Entries provided start

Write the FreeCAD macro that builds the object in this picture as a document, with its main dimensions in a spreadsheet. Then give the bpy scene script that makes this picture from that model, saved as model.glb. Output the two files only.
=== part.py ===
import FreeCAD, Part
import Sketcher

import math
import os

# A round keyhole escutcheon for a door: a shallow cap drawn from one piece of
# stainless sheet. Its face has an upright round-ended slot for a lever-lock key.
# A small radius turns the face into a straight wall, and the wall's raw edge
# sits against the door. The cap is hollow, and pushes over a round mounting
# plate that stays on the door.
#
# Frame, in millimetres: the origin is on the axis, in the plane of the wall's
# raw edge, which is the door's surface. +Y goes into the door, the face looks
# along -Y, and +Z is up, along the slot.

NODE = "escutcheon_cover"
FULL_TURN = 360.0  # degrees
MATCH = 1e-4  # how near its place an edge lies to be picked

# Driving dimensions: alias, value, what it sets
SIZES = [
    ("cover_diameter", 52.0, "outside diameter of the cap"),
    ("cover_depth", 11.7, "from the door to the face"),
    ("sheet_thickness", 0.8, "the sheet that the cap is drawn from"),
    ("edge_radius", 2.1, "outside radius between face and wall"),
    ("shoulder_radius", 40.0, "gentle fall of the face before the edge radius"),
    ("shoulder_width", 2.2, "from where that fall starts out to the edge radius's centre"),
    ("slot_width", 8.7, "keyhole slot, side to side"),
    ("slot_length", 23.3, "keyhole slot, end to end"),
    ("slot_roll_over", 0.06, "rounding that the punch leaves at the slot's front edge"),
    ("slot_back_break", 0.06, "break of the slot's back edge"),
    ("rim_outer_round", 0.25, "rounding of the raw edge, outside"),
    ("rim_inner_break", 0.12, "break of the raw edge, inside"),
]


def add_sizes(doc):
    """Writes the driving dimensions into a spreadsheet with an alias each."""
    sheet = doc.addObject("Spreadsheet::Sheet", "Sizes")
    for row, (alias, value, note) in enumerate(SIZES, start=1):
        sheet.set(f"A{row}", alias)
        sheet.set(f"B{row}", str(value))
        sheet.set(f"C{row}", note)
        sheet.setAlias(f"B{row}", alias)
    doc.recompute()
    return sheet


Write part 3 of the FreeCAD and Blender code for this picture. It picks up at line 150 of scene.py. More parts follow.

Entries provided end

▶ _Problem_:
Nothing in the data may differ; print all of it exactly as written.

▶ _Solution_:
Write the FreeCAD macro that builds the object in this picture as a document, with its main dimensions in a spreadsheet. Then give the bpy scene script that makes this picture from that model, saved as model.glb. Output the two files only.
=== part.py ===
import FreeCAD, Part
import Sketcher

import math
import os

# A round keyhole escutcheon for a door: a shallow cap drawn from one piece of
# stainless sheet. Its face has an upright round-ended slot for a lever-lock key.
# A small radius turns the face into a straight wall, and the wall's raw edge
# sits against the door. The cap is hollow, and pushes over a round mounting
# plate that stays on the door.
#
# Frame, in millimetres: the origin is on the axis, in the plane of the wall's
# raw edge, which is the door's surface. +Y goes into the door, the face looks
# along -Y, and +Z is up, along the slot.

NODE = "escutcheon_cover"
FULL_TURN = 360.0  # degrees
MATCH = 1e-4  # how near its place an edge lies to be picked

# Driving dimensions: alias, value, what it sets
SIZES = [
    ("cover_diameter", 52.0, "outside diameter of the cap"),
    ("cover_depth", 11.7, "from the door to the face"),
    ("sheet_thickness", 0.8, "the sheet that the cap is drawn from"),
    ("edge_radius", 2.1, "outside radius between face and wall"),
    ("shoulder_radius", 40.0, "gentle fall of the face before the edge radius"),
    ("shoulder_width", 2.2, "from where that fall starts out to the edge radius's centre"),
    ("slot_width", 8.7, "keyhole slot, side to side"),
    ("slot_length", 23.3, "keyhole slot, end to end"),
    ("slot_roll_over", 0.06, "rounding that the punch leaves at the slot's front edge"),
    ("slot_back_break", 0.06, "break of the slot's back edge"),
    ("rim_outer_round", 0.25, "rounding of the raw edge, outside"),
    ("rim_inner_break", 0.12, "break of the raw edge, inside"),
]


def add_sizes(doc):
    """Writes the driving dimensions into a spreadsheet with an alias each."""
    sheet = doc.addObject("Spreadsheet::Sheet", "Sizes")
    for row, (alias, value, note) in enumerate(SIZES, start=1):
        sheet.set(f"A{row}", alias)
        sheet.set(f"B{row}", str(value))
        sheet.set(f"C{row}", note)
        sheet.setAlias(f"B{row}", alias)
    doc.recompute()
    return sheet


Write part 3 of the FreeCAD and Blender code for this picture. It picks up at line 150 of scene.py. More parts follow.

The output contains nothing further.